L’obbligo vaccinale imposto agli operatori sanitari non è incostituzionale

Nel marzo del 2022 il Consiglio di giustizia amministrativa per la Regione Siciliana aveva sollevato questione di costituzionalità dell’art. 4, commi 1 e 2, del D.L. n. 44/2021, il quale impone l’obbligo vaccinale al personale sanitario e prevede la sospensione dall’incarico in caso di mancata somministrazione del vaccino.

La Corte siciliana doveva pronunciarsi sulla controversia tra uno studente – tirocinante di Infermieristica e l’Università di Palermo, in quanto il Rettore e il Direttore generale dell’Università avevano disposto che i tirocinanti avrebbero potuto proseguire l’attività solo qualora si fossero sottoposti a vaccinazione. Il giudice prospettava, dunque, un possibile contrasto tra le disposizioni concernenti l’obbligo vaccinale e l’art. 32 della Costituzione, il quale dispone che “Nessuno può essere obbligato a un determinato trattamento sanitario se non per disposizione di legge”.

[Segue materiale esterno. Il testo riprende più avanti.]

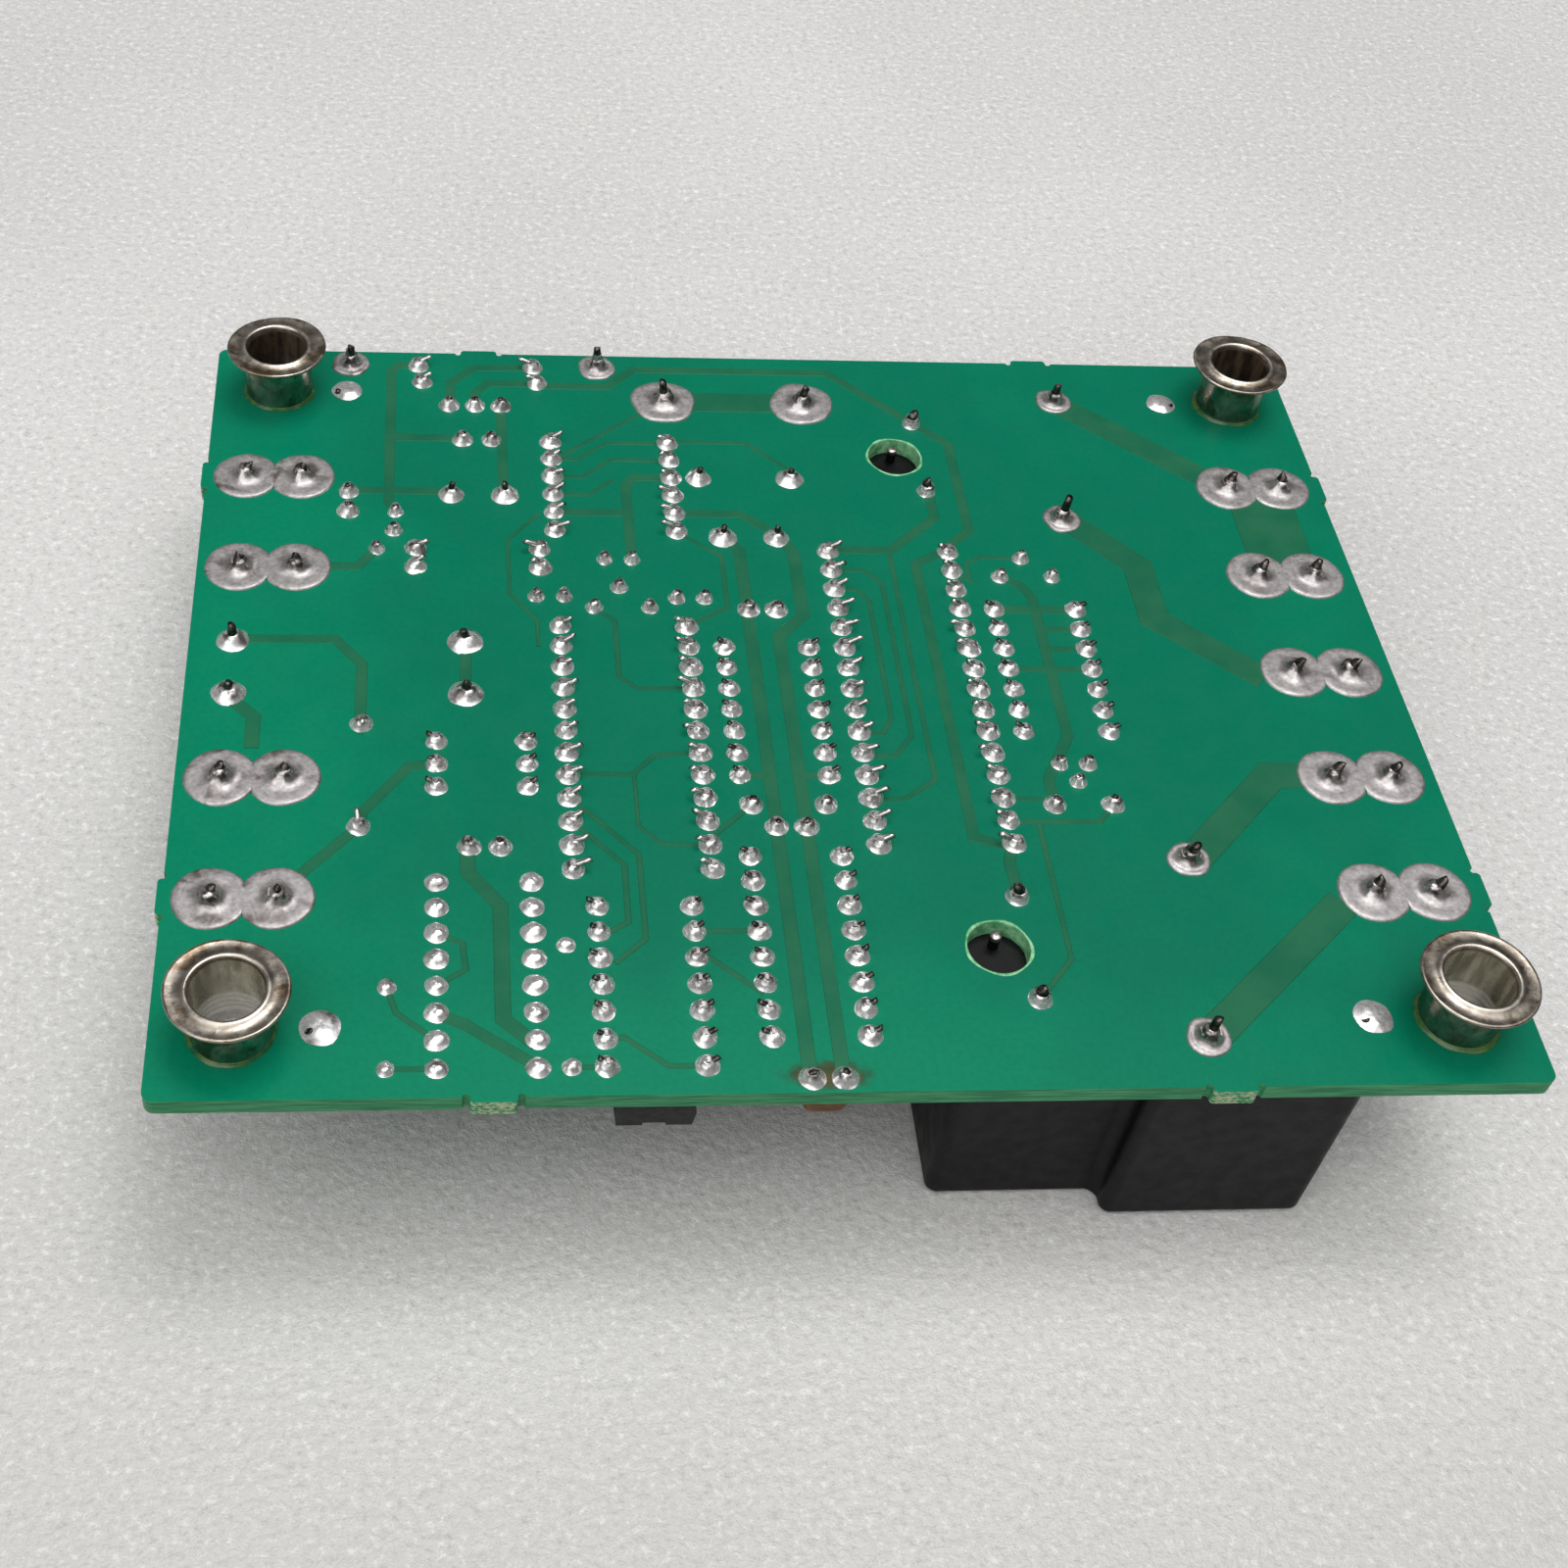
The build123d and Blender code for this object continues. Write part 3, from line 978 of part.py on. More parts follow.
for relay, centre_y in RELAY_CENTRES.items():
    save(make_case(centre_y), f"{relay}_case")
    save(make_base(centre_y), f"{relay}_base")
    save(make_bobbin(centre_y), f"{relay}_bobbin")
    save(make_winding(centre_y), f"{relay}_winding")
    save(make_yoke(centre_y), f"{relay}_yoke")
    save(make_armature(centre_y), f"{relay}_armature")
    save(make_contact_spring(centre_y), f"{relay}_contact_spring")
    save(make_terminals(centre_y), f"{relay}_terminals")
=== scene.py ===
"""Looks for the servo driver board: solder joints, tracks, eyelets and finishes, laid over the
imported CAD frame. Lengths are in metres, in the frame's own axes, unless a name or a comment
says otherwise."""
import json
import math
import random

import bmesh
import bpy
from mathutils import Euler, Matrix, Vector


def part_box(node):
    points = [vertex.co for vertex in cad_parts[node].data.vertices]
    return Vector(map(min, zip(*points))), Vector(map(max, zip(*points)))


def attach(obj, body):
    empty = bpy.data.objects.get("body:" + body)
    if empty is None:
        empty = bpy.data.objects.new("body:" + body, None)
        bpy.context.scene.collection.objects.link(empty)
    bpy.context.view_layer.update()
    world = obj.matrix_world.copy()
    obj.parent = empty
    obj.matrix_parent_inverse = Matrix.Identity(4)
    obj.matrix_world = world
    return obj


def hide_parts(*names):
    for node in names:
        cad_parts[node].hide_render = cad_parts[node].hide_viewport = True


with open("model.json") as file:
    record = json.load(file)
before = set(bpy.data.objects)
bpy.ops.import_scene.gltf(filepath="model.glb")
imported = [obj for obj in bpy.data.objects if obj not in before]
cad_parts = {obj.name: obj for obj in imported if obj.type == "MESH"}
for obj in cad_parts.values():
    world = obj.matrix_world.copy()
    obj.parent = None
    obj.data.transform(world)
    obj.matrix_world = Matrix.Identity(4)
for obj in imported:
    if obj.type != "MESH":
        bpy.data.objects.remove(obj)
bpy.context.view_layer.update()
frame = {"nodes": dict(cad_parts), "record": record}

MM = 0.001
GRID = 2.54 * MM
NIB = 0.45 * MM  # how far the snapped nibs stand out of the board's outline
board_low, board_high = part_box("circuit_board")
SURFACE = board_high.z
UNDERSIDE = board_low.z
FLANGE_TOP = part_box("front_left_eyelet")[1].z


def spot(column, row):
    """The place on the board of a grid position counted from its front left corner."""
    return Vector((board_low.x + NIB + column * GRID, board_low.y + NIB + row * GRID, SURFACE))


def draws_for(place, salt=0):
    """Repeatable random draws that belong to one place on the board."""
    return random.Random(f"{round(place[0] * 1e4)} {round(place[1] * 1e4)} {salt}")


# ---------------- shader building
MIX_COLOUR_A, MIX_COLOUR_B, MIX_COLOUR_OUT = 6, 7, 2  # colour sockets of the Mix node
WAVE_TURN = 20  # radians that the Wave node turns per unit of length and scale


class Shader:
    """A Principled material with short calls for the nodes that its finish is made of."""

    def __init__(self, name, **sockets):
        self.material = bpy.data.materials.new(name)
        self.material.use_nodes = True
        self.tree = self.material.node_tree
        self.surface = self.tree.nodes["Principled BSDF"]
        for socket, value in sockets.items():
            self.surface.inputs[socket.replace("_", " ")].default_value = value
        self.place = self.node("ShaderNodeTexCoord").outputs["Object"]

    def node(self, kind, **settings):
        made = self.tree.nodes.new(kind)
        for setting, value in settings.items():
            setattr(made, setting, value)
        return made

    def link(self, source, target):
        self.tree.links.new(source, target)

    def put(self, target, value):
        if hasattr(value, "is_linked"):
            self.link(value, target)
        else:
            target.default_value = value

    def set(self, socket, source):
        self.link(source, self.surface.inputs[socket])

    def noise(self, size, detail=3.0, rough=0.55, stretch=(1, 1, 1), distort=0.0):
        """Cloudy noise with features of about this size in metres."""
        mapping = self.node("ShaderNodeMapping")
        self.link(self.place, mapping.inputs["Vector"])
        mapping.inputs["Scale"].default_value = stretch
        made = self.node("ShaderNodeTexNoise")
        self.link(mapping.outputs["Vector"], made.inputs["Vector"])
        made.inputs["Scale"].default_value = 1 / size
        made.inputs["Detail"].default_value = detail
        made.inputs["Roughness"].default_value = rough
        made.inputs["Distortion"].default_value = distort
        return made.outputs["Fac"]

    def bands(self, axis, period, distort=0.6):
        """Wavy stripes across one axis, with this period in metres."""
        made = self.node("ShaderNodeTexWave", wave_type="BANDS", bands_direction=axis)
        self.link(self.place, made.inputs["Vector"])
        made.inputs["Scale"].default_value = math.tau / (WAVE_TURN * period)
        made.inputs["Distortion"].default_value = distort
        made.inputs["Detail Scale"].default_value = 1.5
        return made.outputs["Fac"]

    def axis(self, name):
        """One coordinate of the shaded point, in metres."""
        split = self.node("ShaderNodeSeparateXYZ")
        self.link(self.place, split.inputs["Vector"])
        return split.outputs[name]

    def facing(self, name):
        """One part of the surface's own normal."""
        split = self.node("ShaderNodeSeparateXYZ")
        self.link(self.node("ShaderNodeNewGeometry").outputs["Normal"], split.inputs["Vector"])
        return split.outputs[name]

    def away(self, name, middle):
        """How far the shaded point is from a middle, along one axis."""
        return self.math("ABSOLUTE", self.math("SUBTRACT", self.axis(name), middle))

    def math(self, operation, a, b=0.0):
        made = self.node("ShaderNodeMath", operation=operation)
        self.put(made.inputs[0], a)
        self.put(made.inputs[1], b)
        return made.outputs[0]

    def fit(self, value, low, high, to_low=0.0, to_high=1.0):
        """The value carried from one span to another, and held at its ends."""
        made = self.node("ShaderNodeMapRange", interpolation_type="SMOOTHSTEP")
        self.put(made.inputs["Value"], value)
        for socket, number in zip(("From Min", "From Max", "To Min", "To Max"),
                                  (low, high, to_low, to_high)):
            made.inputs[socket].default_value = number
        return made.outputs["Result"]

    def mix(self, factor, a, b):
        """Two colours blended by a factor from 0 to 1."""
        made = self.node("ShaderNodeMix", data_type="RGBA", blend_type="MIX")
        self.put(made.inputs["Factor"], factor)
        self.put(made.inputs[MIX_COLOUR_A], a)
        self.put(made.inputs[MIX_COLOUR_B], b)
        return made.outputs[MIX_COLOUR_OUT]

    def bump(self, height, depth, strength=1.0, under=None):
        """Relief of this depth in metres, over any relief made before."""
        made = self.node("ShaderNodeBump")
        self.link(height, made.inputs["Height"])
        made.inputs["Distance"].default_value = depth
        made.inputs["Strength"].default_value = strength
        if under is not None:
            self.link(under, made.inputs["Normal"])
        self.set("Normal", made.outputs["Normal"])
        return made.outputs["Normal"]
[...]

La Corte costituzionale, con sentenza n. 14/2023, in primo luogo afferma che, affinché un trattamento sanitario obbligatorio possa essere considerato compatibile con la Costituzione, è necessaria la presenza di tre elementi: a) il trattamento sanitario deve essere finalizzato alla tutela della salute sia dell’individuo che della collettività; b) esso non deve incidere negativamente sulla salute dell’interessato, salvi gli effetti tollerabili; c) in caso di ulteriori danni alla salute dell’interessato, anche conseguenti alla vaccinazione, deve essere previsto un indennizzo.

La Corte prosegue affermando che tutti i trattamenti sanitari presentano un rischio di conseguenze negative, anche gravi; per cui, sino a quando la scienza medica non consentirà la totale eliminazione del rischio, la decisione di imporre un trattamento sanitario obbligatorio spetterà solo al legislatore, il quale, tuttavia, dovrà effettuare una scelta ragionevole.

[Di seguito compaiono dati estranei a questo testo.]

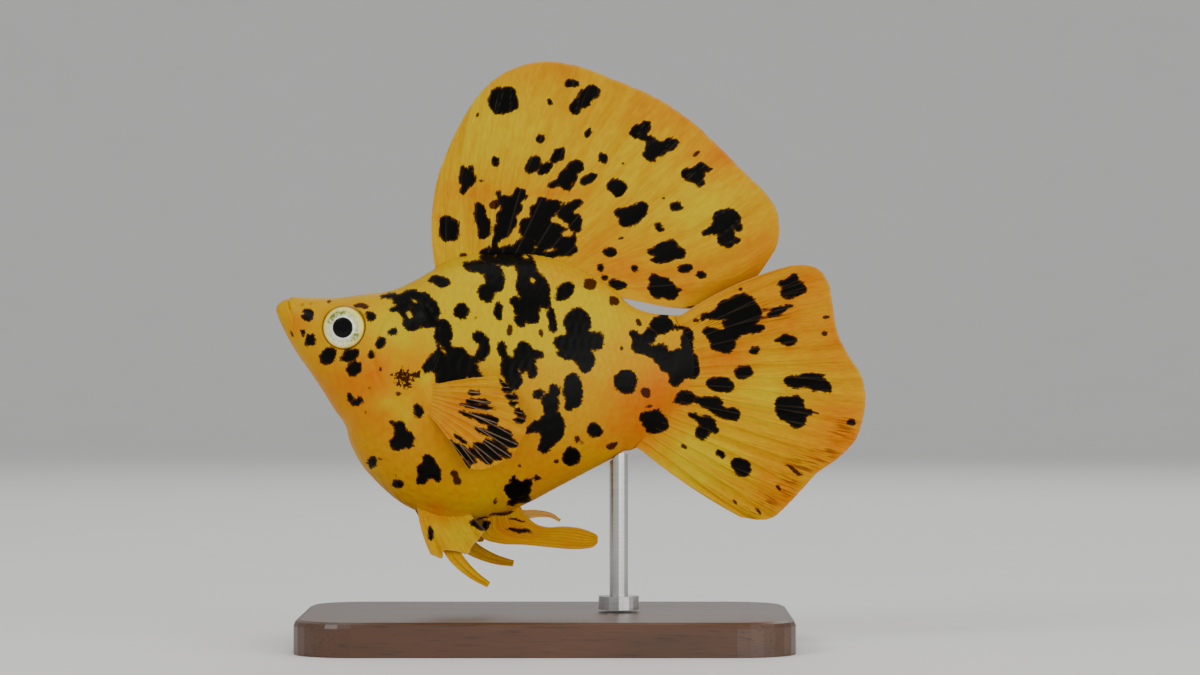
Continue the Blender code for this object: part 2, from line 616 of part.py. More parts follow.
def pelvic_fins(parts, tools, body_tool, look):
    """Each pelvic fin is a short fan with one long free lobe. Both stand apart a little more
    towards their tips."""
    web = fan(PELVIC_ROOT, PELVIC_MARGIN, lambda u: -0.3 + 0.3 * u)
    lobe = strap(PELVIC_STRAP, PELVIC_STRAP_WIDTHS)
    for side, pose, name in (
        (-1, (0.0, 1.0), "pelvic_fin_left"),
        (1, (PELVIC_SWING, PELVIC_STRETCH), "pelvic_fin_right"),
    ):
        def across(u, v, behind, above):
            return side * (PELVIC_HALF_SPREAD + PELVIC_SPLAY * v)

        def lobe_across(u, v, behind, above):
            return side * (PELVIC_HALF_SPREAD + PELVIC_SPLAY * (LOBE_START + LOBE_SPLAY * v))

        fin = vane(name, lambda u, v: swung(web(u, v), *pose), across, PELVIC_RAYS, 7, parts)
        long_ray = vane(
            name + "_lobe", lambda u, v: swung(lobe(u, v), *pose), lobe_across, 3, 9, tools, root_thick=0.6
        )
        fused(fin, [long_ray])
        combine(fin, "DIFFERENCE", [body_tool])
        fin.data.materials.append(look)


def stand(parts, tools, body_tool, wood, steel):
    """A flat base with rounded corners, and one round rod up to the belly behind the anal fin."""
    mesh = bpy.data.meshes.new("stand_base")
    shell = bmesh.new()
    bmesh.ops.create_cube(shell, size=1.0)
    bmesh.ops.scale(shell, verts=shell.verts, vec=(BASE_LENGTH * MM, BASE_DEPTH * MM, BASE_THICK * MM))
    corners = [e for e in shell.edges if abs(e.verts[0].co.z - e.verts[1].co.z) > 1e-6]
    bmesh.ops.bevel(shell, geom=corners, offset=BASE_CORNER * MM, segments=7, profile=0.5, affect="EDGES")
    top = [e for e in shell.edges if min(v.co.z for v in e.verts) > BASE_THICK * MM / 2 - 1e-6]
    bmesh.ops.bevel(shell, geom=top, offset=BASE_EDGE * MM, segments=2, profile=0.5, affect="EDGES")
    shell.to_mesh(mesh)
    shell.free()
    base = linked("stand_base", mesh, parts, wood)
    base.location = ((BASE_CENTRE - TOTAL_LENGTH / 2) * MM, 0.0, BASE_THICK / 2 * MM)
    rod_x = (ROD_BEHIND - TOTAL_LENGTH / 2) * MM
    low, high = (BASE_THICK + GAP) * MM, (SNOUT_HEIGHT + ROD_END) * MM
    foot_top = low + ROD_FOOT_HIGH * MM
    rod = cylinder("stand_rod", rod_x, low, high, ROD_RADIUS * MM, 20, parts)
    foot = cylinder("rod_foot", rod_x, low, foot_top, ROD_FOOT_RADIUS * MM, 24, tools)
    fused(rod, [foot])
    combine(rod, "DIFFERENCE", [body_tool])
    rod.data.materials.append(steel)


def cylinder(name, x, low, high, radius, sides, home):
    """An upright round rod, standing on the middle plane."""
    mesh = bpy.data.meshes.new(name)
    shell = bmesh.new()
    bmesh.ops.create_cone(
        shell, cap_ends=True, cap_tris=True, segments=sides, radius1=radius, radius2=radius, depth=high - low
    )
    bmesh.ops.translate(shell, verts=shell.verts, vec=(x, 0.0, (low + high) / 2))
    shell.to_mesh(mesh)
    shell.free()
    return linked(name, mesh, home)


def smooth_shading(home):
    for obj in home.objects:
        obj.data.shade_smooth()
        obj.data.set_sharp_from_angle(angle=math.radians(35))


def main():
    clear_scene()
    parts, tools = collection("balloon_molly"), collection("cutters")
    tools.hide_render = True
    looks = {name: material(name) for name in COLOURS}
    whole = body_mesh("whole_body", stations=70, sides=48)
    flank = flank_finder(whole)
    body_tool = linked("body_clearance", body_mesh("body_clearance", GAP), tools)
    made = flesh_nodes(parts, tools, looks["skin"])
    head = made["head"]
    gill_covers(head, parts, tools, looks["skin"])
    lips_and_nostrils(head, flank, tools)
    eyes(head, flank, parts, tools, looks["eye"])
    dorsal_fin(parts, tools, body_tool, looks["fin"])
    caudal_fin(parts, looks["fin"])
    anal_fin(parts, tools, body_tool, looks["fin"])
    pectoral_fins(flank, parts, body_tool, looks["fin"])
    pelvic_fins(parts, tools, body_tool, looks["fin"])
    stand(parts, tools, body_tool, looks["stand_wood"], looks["stand_steel"])
    smooth_shading(parts)
    for tool in tools.objects:
        tool.hide_render = True
        tool.display_type = "WIRE"


main()
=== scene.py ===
"""The finished look of the balloon molly: skin, fins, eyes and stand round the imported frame.

Sizes are in millimetres. A point on the fish is (behind, across, above): behind the tip of the
snout, across from the middle plane (minus on the fish's left) and above the snout's tip.
Places of markings are read from the photo as (behind, above) in the plane that it shows.
"""

import math

import bpy
import numpy as np
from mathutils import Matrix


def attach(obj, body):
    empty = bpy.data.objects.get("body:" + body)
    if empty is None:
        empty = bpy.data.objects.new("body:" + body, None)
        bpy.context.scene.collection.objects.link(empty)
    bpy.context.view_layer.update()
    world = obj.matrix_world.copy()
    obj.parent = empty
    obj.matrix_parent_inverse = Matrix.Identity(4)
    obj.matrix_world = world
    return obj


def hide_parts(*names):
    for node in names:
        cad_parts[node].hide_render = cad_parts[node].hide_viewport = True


MM = 0.001
TOTAL_LENGTH = 70.0  # from the snout to the tail fin's tip
SNOUT_HEIGHT = 39.8  # over the underside of the stand

# Where the photo was taken from: the camera's place in metres and its lens in millimetres
CAMERA_AT = (0.003376, -0.5, 0.03649)
CAMERA_LENS = 126.6
CAMERA_FAR = 500.0  # millimetres from the middle plane
SEEN_BEHIND, SEEN_ABOVE = 38.376, -3.31  # the point on the fish that the camera faces
MODEL_MIDDLE = (0.0, 0.0, 0.035)  # where the lamps point, in metres

# The body's ribs, as in the solids: behind and above of the back, behind and above of the
# belly, and half the width
RIBS = (
    (0.15, 0.5, 0.15, -0.5, 1.0),
    (0.7, 1.0, 0.5, -1.5, 1.7),
    (1.9, 1.5, 1.4, -3.3, 2.5),
    (4.0, 1.4, 2.5, -5.2, 3.3),
    (7.2, 1.4, 4.2, -7.6, 4.3),
    (10.4, 1.8, 5.6, -9.7, 5.0),
    (13.4, 2.2, 6.9, -11.8, 5.6),
    (16.0, 3.2, 8.2, -13.7, 6.1),
    (18.8, 4.7, 9.0, -16.3, 6.6),
    (22.0, 5.9, 11.1, -19.5, 7.0),
    (25.4, 6.4, 15.8, -23.4, 7.3),
    (29.0, 6.3, 22.4, -25.0, 7.2),
    (32.6, 5.8, 28.4, -23.5, 6.6),
    (36.0, 4.4, 33.6, -20.9, 5.6),
    (39.2, 2.6, 38.0, -18.6, 4.4),
    (42.6, 0.4, 41.6, -16.9, 3.1),
    (46.0, -0.5, 45.0, -16.6, 2.0),
    (51.0, -0.7, 51.0, -15.2, 1.1),
)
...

Il legislatore, in particolare, deve bilanciare gli interessi dell’individuo con gli interessi della collettività, di modo che il sacrificio della singola persona sottoposta al trattamento sanitario non sia sproporzionato. Nell’operare questo bilanciamento, il legislatore ha anzitutto preso in considerazione la situazione di fatto nella quale si versava nel 2021, ossia la condizione pandemica, richiedente una risposta tempestiva; in secondo luogo, il legislatore, secondo la Corte, ha fatto buon uso delle risultanze scientifiche disponibili in quel momento, alla luce delle quali il vaccino risultava non sperimentale, efficace e sicuro.

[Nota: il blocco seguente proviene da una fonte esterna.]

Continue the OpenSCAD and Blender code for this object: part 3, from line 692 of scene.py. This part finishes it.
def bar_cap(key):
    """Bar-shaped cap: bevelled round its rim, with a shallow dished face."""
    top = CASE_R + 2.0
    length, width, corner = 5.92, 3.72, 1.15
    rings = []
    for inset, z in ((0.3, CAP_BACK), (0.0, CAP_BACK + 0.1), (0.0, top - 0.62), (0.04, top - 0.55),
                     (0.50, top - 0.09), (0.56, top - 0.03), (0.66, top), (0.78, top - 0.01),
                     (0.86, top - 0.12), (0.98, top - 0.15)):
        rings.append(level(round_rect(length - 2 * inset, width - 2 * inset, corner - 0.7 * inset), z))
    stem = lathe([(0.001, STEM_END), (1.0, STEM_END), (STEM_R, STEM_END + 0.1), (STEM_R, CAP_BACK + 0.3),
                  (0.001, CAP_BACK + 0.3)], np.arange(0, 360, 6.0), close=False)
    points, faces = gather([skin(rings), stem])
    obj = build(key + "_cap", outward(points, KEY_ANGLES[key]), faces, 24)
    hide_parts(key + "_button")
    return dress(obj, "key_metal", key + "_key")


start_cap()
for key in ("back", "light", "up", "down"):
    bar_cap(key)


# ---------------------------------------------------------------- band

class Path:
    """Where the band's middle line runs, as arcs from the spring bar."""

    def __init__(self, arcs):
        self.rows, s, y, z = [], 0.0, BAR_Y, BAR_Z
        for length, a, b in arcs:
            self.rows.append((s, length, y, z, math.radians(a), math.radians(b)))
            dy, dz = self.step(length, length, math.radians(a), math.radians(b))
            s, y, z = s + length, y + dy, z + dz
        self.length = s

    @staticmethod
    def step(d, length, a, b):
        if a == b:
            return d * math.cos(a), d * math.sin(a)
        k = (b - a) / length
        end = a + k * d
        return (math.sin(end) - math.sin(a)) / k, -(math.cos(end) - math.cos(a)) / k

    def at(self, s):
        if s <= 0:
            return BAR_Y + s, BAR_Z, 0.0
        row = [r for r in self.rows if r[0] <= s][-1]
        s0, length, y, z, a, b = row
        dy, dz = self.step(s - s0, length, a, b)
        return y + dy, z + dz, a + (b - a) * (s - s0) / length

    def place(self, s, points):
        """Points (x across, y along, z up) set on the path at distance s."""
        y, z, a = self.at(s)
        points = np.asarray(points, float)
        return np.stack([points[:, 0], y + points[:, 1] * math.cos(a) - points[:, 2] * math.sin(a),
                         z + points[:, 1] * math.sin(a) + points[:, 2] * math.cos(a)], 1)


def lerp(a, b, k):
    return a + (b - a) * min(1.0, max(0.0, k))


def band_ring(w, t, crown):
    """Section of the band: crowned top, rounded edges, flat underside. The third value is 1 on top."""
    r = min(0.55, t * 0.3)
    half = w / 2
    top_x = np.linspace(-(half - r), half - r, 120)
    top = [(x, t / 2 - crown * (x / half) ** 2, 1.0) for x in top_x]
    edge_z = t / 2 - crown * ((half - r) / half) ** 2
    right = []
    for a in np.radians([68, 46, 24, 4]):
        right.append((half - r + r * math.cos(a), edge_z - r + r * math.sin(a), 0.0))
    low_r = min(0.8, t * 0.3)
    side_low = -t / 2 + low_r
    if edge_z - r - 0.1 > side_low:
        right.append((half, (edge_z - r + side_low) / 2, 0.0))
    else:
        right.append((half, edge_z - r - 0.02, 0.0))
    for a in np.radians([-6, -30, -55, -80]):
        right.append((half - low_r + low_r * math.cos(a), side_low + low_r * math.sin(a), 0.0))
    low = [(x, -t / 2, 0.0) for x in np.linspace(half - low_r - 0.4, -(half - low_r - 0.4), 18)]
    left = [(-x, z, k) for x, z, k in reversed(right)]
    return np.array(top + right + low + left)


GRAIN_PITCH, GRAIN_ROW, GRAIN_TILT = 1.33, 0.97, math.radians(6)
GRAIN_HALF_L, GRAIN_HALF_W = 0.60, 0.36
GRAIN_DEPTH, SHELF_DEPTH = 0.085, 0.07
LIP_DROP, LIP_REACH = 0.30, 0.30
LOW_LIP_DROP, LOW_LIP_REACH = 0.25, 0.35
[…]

A detta della Corte costituzionale, la previsione di un obbligo vaccinale appariva dunque ragionevole e proporzionata, specie se rivolta al personale sanitario, in quanto avrebbe permesso di tutelare una delle categorie più esposte al contagio, di proteggere quanti sarebbero entrati a contatto con gli esercenti professioni sanitarie e di evitare l’interruzione di un servizio essenziale.

La scelta del legislatore risultava calibrata anche con riferimento alle conseguenze della mancata vaccinazione, che consistono in una semplice sospensione, con reintegro dell’operatore in caso di adempimento dell’obbligo vaccinale. Per tutti questi motivi, la Corte costituzionale dichiara non fondata la questione di costituzionalità dell’art. 4, commi 1 e 2, del D.L. n. 44/2021 rispetto all’art. 32 della Costituzione.